AIM OF THE TASK >> Print the data exactly as it is given, please.

Data extracted from a collection >>

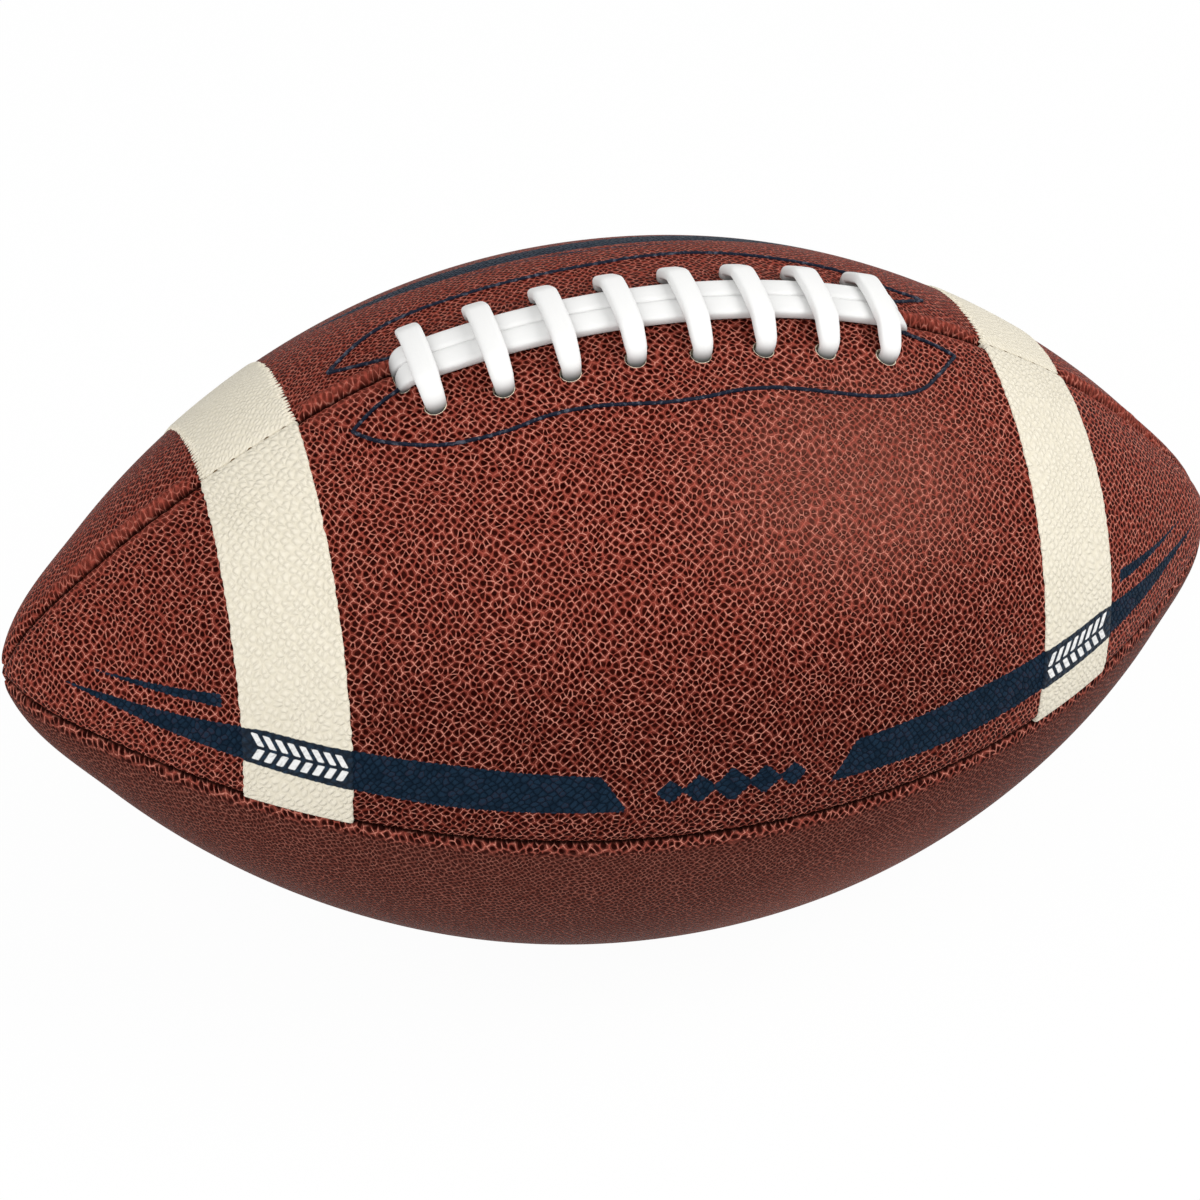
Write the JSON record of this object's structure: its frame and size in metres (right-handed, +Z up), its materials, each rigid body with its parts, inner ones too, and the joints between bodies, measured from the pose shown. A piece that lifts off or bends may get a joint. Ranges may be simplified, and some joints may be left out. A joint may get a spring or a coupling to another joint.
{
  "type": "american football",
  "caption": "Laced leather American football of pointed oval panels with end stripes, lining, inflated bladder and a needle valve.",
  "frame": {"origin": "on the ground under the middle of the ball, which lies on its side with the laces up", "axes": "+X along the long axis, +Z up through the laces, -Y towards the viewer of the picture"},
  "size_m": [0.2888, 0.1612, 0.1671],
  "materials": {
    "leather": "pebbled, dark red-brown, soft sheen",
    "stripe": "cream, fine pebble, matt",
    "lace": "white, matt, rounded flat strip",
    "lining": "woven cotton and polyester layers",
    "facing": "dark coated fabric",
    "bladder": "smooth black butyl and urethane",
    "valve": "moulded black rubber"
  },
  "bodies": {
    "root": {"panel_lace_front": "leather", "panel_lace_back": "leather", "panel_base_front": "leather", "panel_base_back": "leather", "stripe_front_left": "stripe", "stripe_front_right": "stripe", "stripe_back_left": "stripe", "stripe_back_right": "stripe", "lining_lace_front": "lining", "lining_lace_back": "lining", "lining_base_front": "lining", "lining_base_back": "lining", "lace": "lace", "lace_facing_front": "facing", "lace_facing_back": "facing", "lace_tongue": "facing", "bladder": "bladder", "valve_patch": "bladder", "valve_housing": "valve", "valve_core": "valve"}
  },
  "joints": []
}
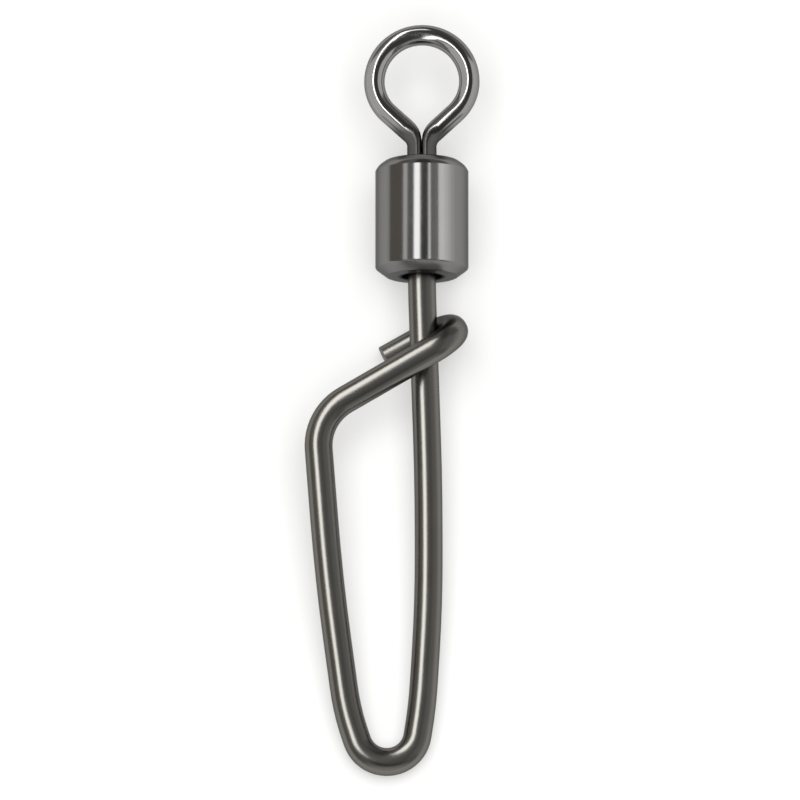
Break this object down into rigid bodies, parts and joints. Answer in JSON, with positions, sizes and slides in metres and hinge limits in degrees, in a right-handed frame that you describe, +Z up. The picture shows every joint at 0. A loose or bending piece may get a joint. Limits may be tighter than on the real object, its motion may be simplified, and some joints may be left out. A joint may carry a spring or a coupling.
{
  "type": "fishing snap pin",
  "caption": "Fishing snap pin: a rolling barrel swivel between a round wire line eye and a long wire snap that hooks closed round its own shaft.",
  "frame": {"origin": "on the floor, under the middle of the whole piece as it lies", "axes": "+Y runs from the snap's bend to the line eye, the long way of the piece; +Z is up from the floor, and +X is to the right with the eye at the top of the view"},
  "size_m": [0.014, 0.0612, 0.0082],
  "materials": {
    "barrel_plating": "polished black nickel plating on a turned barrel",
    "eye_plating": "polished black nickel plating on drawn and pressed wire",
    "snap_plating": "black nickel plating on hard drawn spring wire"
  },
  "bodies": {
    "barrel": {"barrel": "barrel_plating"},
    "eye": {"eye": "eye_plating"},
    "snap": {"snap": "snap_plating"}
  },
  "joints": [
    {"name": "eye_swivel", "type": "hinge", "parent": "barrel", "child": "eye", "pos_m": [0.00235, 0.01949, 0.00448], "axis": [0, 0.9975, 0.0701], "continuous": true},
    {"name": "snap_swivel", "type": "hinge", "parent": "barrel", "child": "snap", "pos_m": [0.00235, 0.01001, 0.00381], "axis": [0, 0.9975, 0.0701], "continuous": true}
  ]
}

SOLUTION BELOW >>
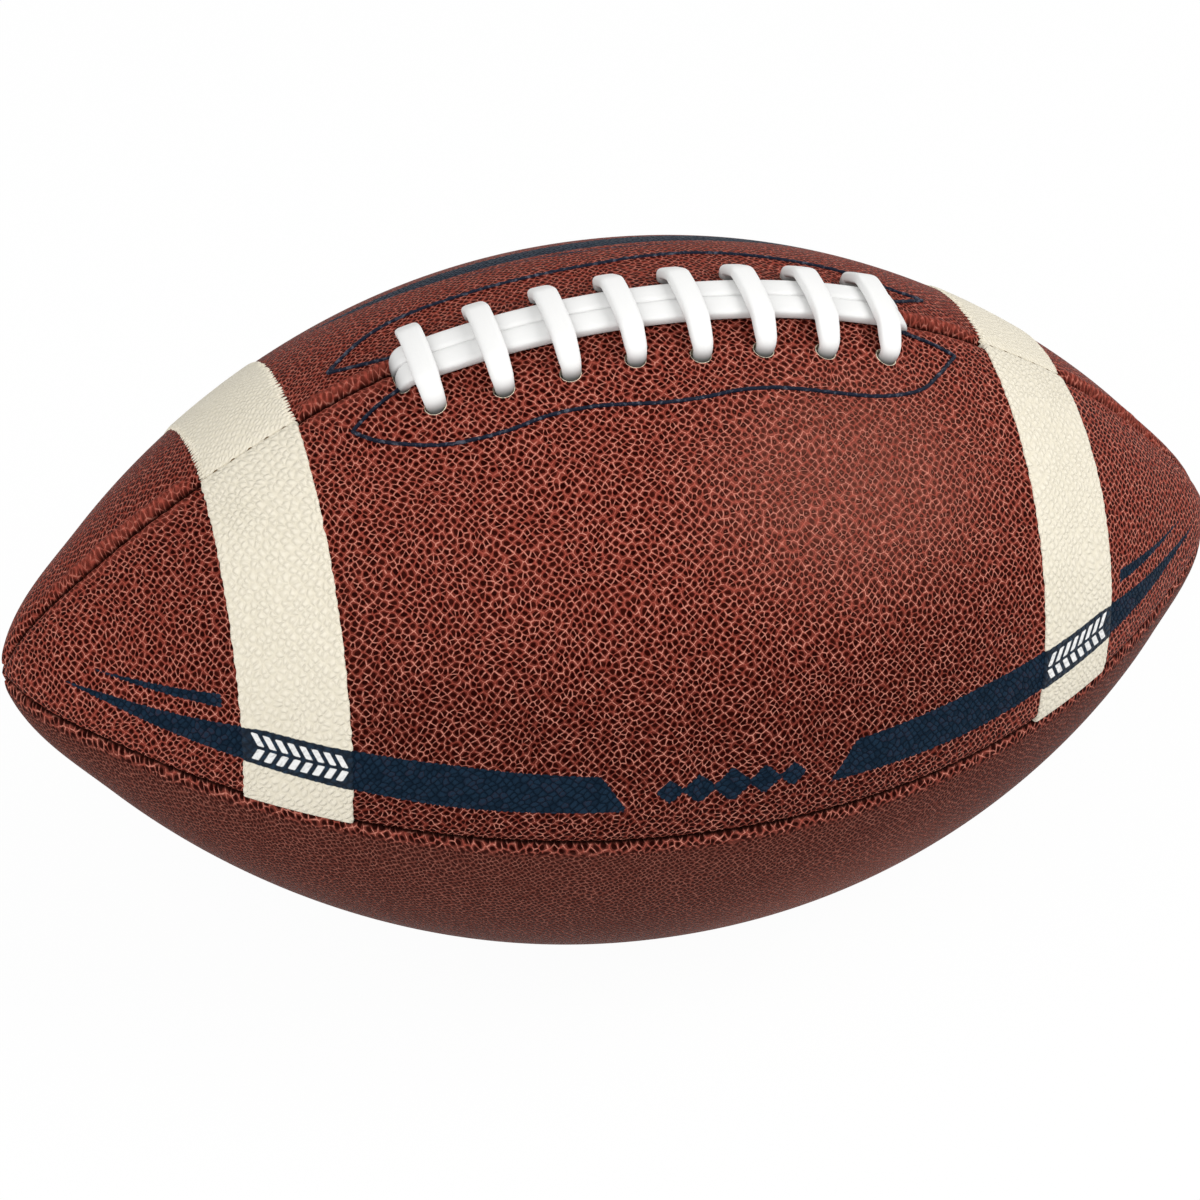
Write the JSON record of this object's structure: its frame and size in metres (right-handed, +Z up), its materials, each rigid body with its parts, inner ones too, and the joints between bodies, measured from the pose shown. A piece that lifts off or bends may get a joint. Ranges may be simplified, and some joints may be left out. A joint may get a spring or a coupling to another joint.
{
  "type": "american football",
  "caption": "Laced leather American football of pointed oval panels with end stripes, lining, inflated bladder and a needle valve.",
  "frame": {"origin": "on the ground under the middle of the ball, which lies on its side with the laces up", "axes": "+X along the long axis, +Z up through the laces, -Y towards the viewer of the picture"},
  "size_m": [0.2888, 0.1612, 0.1671],
  "materials": {
    "leather": "pebbled, dark red-brown, soft sheen",
    "stripe": "cream, fine pebble, matt",
    "lace": "white, matt, rounded flat strip",
    "lining": "woven cotton and polyester layers",
    "facing": "dark coated fabric",
    "bladder": "smooth black butyl and urethane",
    "valve": "moulded black rubber"
  },
  "bodies": {
    "root": {"panel_lace_front": "leather", "panel_lace_back": "leather", "panel_base_front": "leather", "panel_base_back": "leather", "stripe_front_left": "stripe", "stripe_front_right": "stripe", "stripe_back_left": "stripe", "stripe_back_right": "stripe", "lining_lace_front": "lining", "lining_lace_back": "lining", "lining_base_front": "lining", "lining_base_back": "lining", "lace": "lace", "lace_facing_front": "facing", "lace_facing_back": "facing", "lace_tongue": "facing", "bladder": "bladder", "valve_patch": "bladder", "valve_housing": "valve", "valve_core": "valve"}
  },
  "joints": []
}
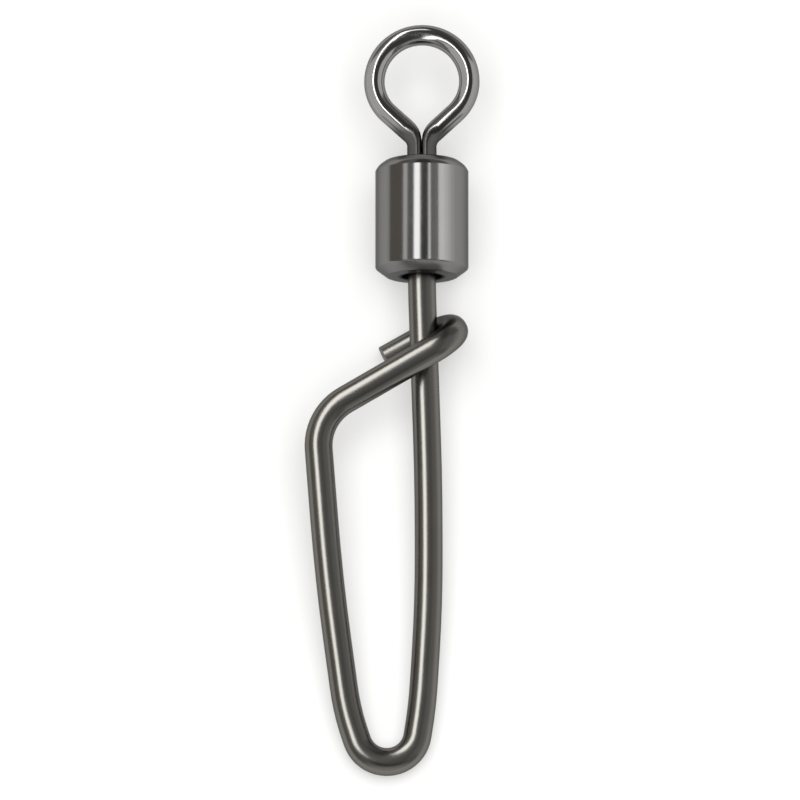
Break this object down into rigid bodies, parts and joints. Answer in JSON, with positions, sizes and slides in metres and hinge limits in degrees, in a right-handed frame that you describe, +Z up. The picture shows every joint at 0. A loose or bending piece may get a joint. Limits may be tighter than on the real object, its motion may be simplified, and some joints may be left out. A joint may carry a spring or a coupling.
{
  "type": "fishing snap pin",
  "caption": "Fishing snap pin: a rolling barrel swivel between a round wire line eye and a long wire snap that hooks closed round its own shaft.",
  "frame": {"origin": "on the floor, under the middle of the whole piece as it lies", "axes": "+Y runs from the snap's bend to the line eye, the long way of the piece; +Z is up from the floor, and +X is to the right with the eye at the top of the view"},
  "size_m": [0.014, 0.0612, 0.0082],
  "materials": {
    "barrel_plating": "polished black nickel plating on a turned barrel",
    "eye_plating": "polished black nickel plating on drawn and pressed wire",
    "snap_plating": "black nickel plating on hard drawn spring wire"
  },
  "bodies": {
    "barrel": {"barrel": "barrel_plating"},
    "eye": {"eye": "eye_plating"},
    "snap": {"snap": "snap_plating"}
  },
  "joints": [
    {"name": "eye_swivel", "type": "hinge", "parent": "barrel", "child": "eye", "pos_m": [0.00235, 0.01949, 0.00448], "axis": [0, 0.9975, 0.0701], "continuous": true},
    {"name": "snap_swivel", "type": "hinge", "parent": "barrel", "child": "snap", "pos_m": [0.00235, 0.01001, 0.00381], "axis": [0, 0.9975, 0.0701], "continuous": true}
  ]
}